Under any circumstance, a good deal of generalship is required in the route and manner of beating a wood. By adopting a judicions course the frightened and straggling pheasants may be turned in the direction of a place of safety, instead of going away from the neighbourhood; but under bad management they will assuredly go astray, and wander very far, and may probably be lost to the preserver. Of course the manner of conducting the beat must depend entirely on the nature of the coverts and the locality generally, and it is the duty of the keepers to be familiar with all such proceedings.

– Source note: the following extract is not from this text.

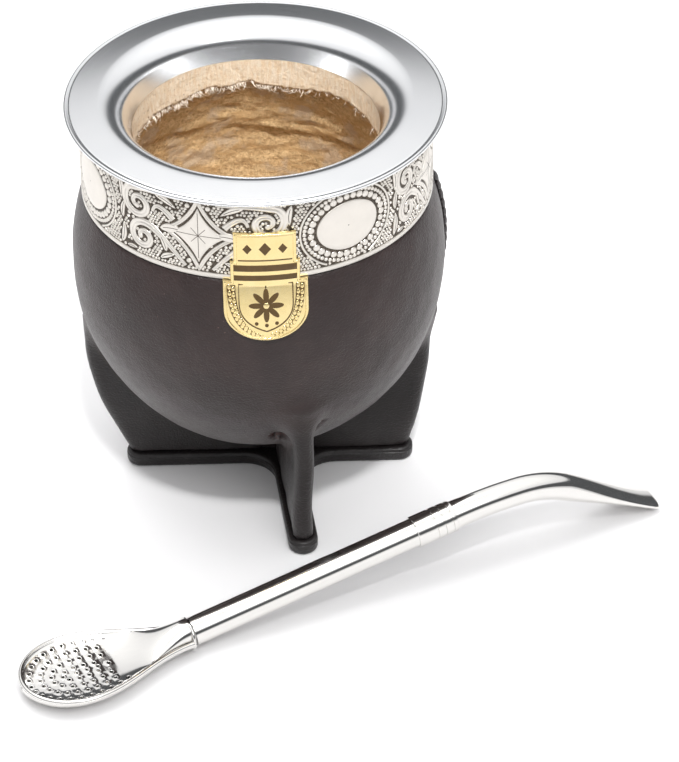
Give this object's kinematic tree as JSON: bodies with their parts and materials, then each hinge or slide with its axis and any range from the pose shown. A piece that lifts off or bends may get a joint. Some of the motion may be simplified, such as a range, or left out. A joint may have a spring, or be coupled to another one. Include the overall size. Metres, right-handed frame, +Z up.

Pheasants are prone to straying, though ever so well fed; and the propensity is considerably increased if they be frightened, or frequently disturbed in any way; there is the greatest risk of disturbing them in windy weather, as they are then very likely to fly down-wind to a great distance, and when once far away from their native coverts they seldom find their way back again. It has often been disputed among sportsmen as to the fact of the long distances to which frightened pheasants sometimes go during the alarm of a battue; but as we are able to give positive information on this head from the results of personal experience, we submit it for the consideration of sceptical readers.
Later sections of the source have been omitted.